Keep subject lines specific and human. Avoid anything that sounds like a mass email campaign.

The Timing Formula

Getting the template right is half the battle. The other half is timing.

Best moments to send a testimonial request:

* Right after a milestone: biggest win, most goodwill

* 30-90 days after purchase: enough time to see results, not so long the enthusiasm faded

* After an unprompted compliment: they said something nice on a call? That’s your cue

* After a successful support resolution: Template 8 above handles this

* At renewal time: a natural check-in moment

Moments to avoid:

  • During an active support issue
  • During a contract negotiation
  • In the first 7 days (usually too early)
  • More than 12 months after they went quiet

The System Behind the Ask

Most businesses send testimonial request emails sparsely, when they remember, after a sales call, once in a blue moon. That’s why they end up with 4 testimonials from 2021 and nothing recent.

The businesses that build great testimonial libraries build a system. They:

1. Identify trigger points (milestone, renewal, compliment on a call)
2. Send the request automatically or with a reminder in their CRM
3. Use a dedicated collection page so customers don’t have to email back or figure out where to submit
4. Follow up once, automatically, if no response in 5-7 days

Prooflet is built around this exact workflow, testimonial collection requests, a branded submission page, and organized display all in one place. If you’re collecting testimonials by hand right now, it’s worth a look.

One Last Thing

The best testimonial email is one that feels like it came from a human, not a marketing tool.

Read your email out loud before you send it. If it sounds like a form letter, rewrite it. If it sounds like you’re talking to a specific person, you’re on the right track.

The goal is simple: make it easy and human enough that saying yes takes less effort than saying no.

When you do that consistently with good timing, a clear ask, and a low-friction submission process, testimonials stop being something you chase and start being something that arrives regularly.

Frequently Asked Questions

1. What’s a realistic response rate for testimonial request emails?

A well-targeted, personalized request to happy customers typically sees 15-30% response rates. Generic mass emails to your full customer list might land at 2-5%. The gap highlights why targeting and personalization matter far more than volume.

2. How many follow-up emails can I send before it becomes annoying?

One follow-up is almost always appropriate and meaningfully boosts response rates. Two is the upper limit and only with a week or more between attempts. Three or more follow-ups for a testimonial request starts to feel pushy and can damage the relationship.
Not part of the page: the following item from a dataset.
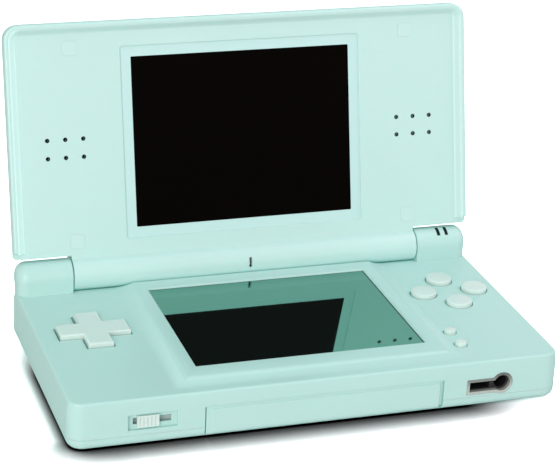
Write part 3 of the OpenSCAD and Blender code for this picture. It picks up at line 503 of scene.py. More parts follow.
class Finishes:
    """Every finish of the console, built when first asked for."""

    ALL: tuple = (
        # lid_aqua, case_aqua and front_aqua give off a painted glow in their gaps and creases.
        Finish("lid_aqua", srgb(196, 229, 224), srgb(192, 227, 221), (0.26, 0.34), coat=0.1, glow=0.0005,
               soft=0.0003, gap=(0.006, 0.045, 0.04)),
        Finish("rim_aqua", srgb(196, 229, 224), srgb(192, 227, 221), (0.26, 0.34), coat=0.1, soft=0.0),
        # The rim's finish paints a highlight along its left side.
        Finish("rim_painted_highlight_aqua", srgb(198, 230, 225), srgb(194, 228, 222), (0.26, 0.34), coat=0.1, soft=0.0,
               painted_highlight=(-62.2, -63.8, 0.2)),
        # case_aqua and front_aqua are the lid's plastic set darker, painted shade for the base, which faces less light.
        Finish("case_aqua", srgb(187, 224, 218), srgb(182, 221, 214), (0.32, 0.4), coat=0.0, glow=0.0005,
               soft=0.0003, gap=(0.006, 0.045, 0.04)),
        Finish("front_aqua", srgb(188, 224, 218), srgb(183, 221, 215), (0.3, 0.38), coat=0.0, glow=0.0005,
               soft=0.0002, gap=(0.006, 0.045, 0.04)),
        Finish("button_aqua", srgb(212, 230, 224), srgb(207, 227, 220), (0.2, 0.28), coat=0.15, glow=0.0006),
        Finish("window_border", srgb(192, 228, 224), srgb(188, 225, 221), (0.12, 0.2), coat=0.3),
        Finish("window_black", (0.0022, 0.0016, 0.001), (0.0018, 0.0013, 0.0009), (0.12, 0.2), index=1.06, edge=0.0),
        Finish("display_black", (0.006, 0.006, 0.007), (0.004, 0.004, 0.005), (0.15, 0.25), index=1.3, edge=0.0),
        MirrorFinish("touch_film", (0.15, 0.35, 0.29), (31.9, 22.9)),
        BoardFinish("green_board", (0.012, 0.1, 0.04), (0.05, 0.24, 0.09)),
        Finish("drawn_steel", (0.6, 0.6, 0.61), (0.5, 0.5, 0.51), (0.22, 0.34), Grain.BRUSHED, metal=1.0, edge=0.3),
        Finish("plated_screw", (0.5, 0.5, 0.5), (0.4, 0.4, 0.41), (0.25, 0.4), Grain.BRUSHED, metal=1.0, edge=0.4),
        # port_silver darkens upwards, a painted dark reflection on the ring's top.
        Finish("port_silver", (0.56, 0.62, 0.56), (0.5, 0.56, 0.5), (0.3, 0.4), metal=0.5, edge=0.0,
               painted_dark_reflection=(5.2, 8.6, 0.3)),
        Finish("rim_chrome", (0.74, 0.74, 0.74), (0.66, 0.66, 0.67), (0.1, 0.18), Grain.BRUSHED, metal=1.0, edge=0.2),
        Finish("black_moulding", (0.012, 0.012, 0.013), (0.007, 0.007, 0.008), (0.4, 0.55), Grain.SATIN),
        Finish("cell_wrap", (0.05, 0.055, 0.06), (0.035, 0.038, 0.042), (0.3, 0.42), Grain.SATIN),
        Finish("white_moulding", (0.72, 0.74, 0.73), (0.66, 0.68, 0.67), (0.35, 0.48), Grain.SATIN),
        Finish("grey_rubber", (0.12, 0.13, 0.135), (0.09, 0.1, 0.105), (0.6, 0.75), Grain.RUBBER),
        Finish("light_window", (0.006, 0.02, 0.018), (0.004, 0.014, 0.012), (0.4, 0.5), index=1.15, edge=0.0),
        Finish("slit_dark", (0.006, 0.016, 0.015), (0.004, 0.011, 0.01), (0.6, 0.7), index=1.15, edge=0.0),
        # Painted light: paler than the case plastic, so that the part deep in the volume slit looks lit.
        Finish("slot_aqua", srgb(216, 242, 238), srgb(210, 239, 234), (0.4, 0.5), Grain.SATIN),
        Finish("ribbon_film", (0.42, 0.2, 0.06), (0.36, 0.16, 0.045), (0.28, 0.4), Grain.SATIN),
        Finish("black_gauze", (0.008, 0.008, 0.008), (0.005, 0.005, 0.005), (0.8, 0.9), Grain.CLOTH),
    )

    def __init__(self, effects: Effects) -> None:
        """Keeps the shared groups.

        Args:
            effects: the shared shader groups.
        """
        self.effects = effects
        self.by_name = {f.name: f for f in self.ALL}
        self.made: dict[str, bpy.types.Material] = {}

    def __getitem__(self, name: str) -> bpy.types.Material:
        """The material of that name."""
        if name not in self.made:
            self.made[name] = self.by_name[name].build(self.effects)
        return self.made[name]


# ---------------------------------------------------------------- mesh tools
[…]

3. Is it okay to automate testimonial request emails, or does that kill the personal feel?

Automation works well for the trigger and timing, firing the email when a customer hits a milestone is smart and scalable. The personal feel lives in the copy, not the delivery method. An automated email that references the customer’s name and specific result will outperform a generic manually-sent one.

4. A customer sent me a testimonial but it’s full of typos, can I clean it up?

Minor copy editing (fixing typos, correcting grammatical errors) is generally acceptable. Always run the edited version by the customer for approval before publishing, and never change the meaning, tone, or substance.

5. How do I track who I’ve already asked so I don’t send duplicate requests?

A simple spreadsheet with customer name, date requested, and response status works fine at a small scale. At a larger scale, use a CRM tag like “testimonial requested” so you can filter out already-contacted customers.

6. What should I do if a customer explicitly says no to leaving a testimonial?

Respect it immediately and without pushback, a customer who feels pressured won’t write a good testimonial anyway. You can revisit the ask naturally 6-12 months later if the relationship warrants it.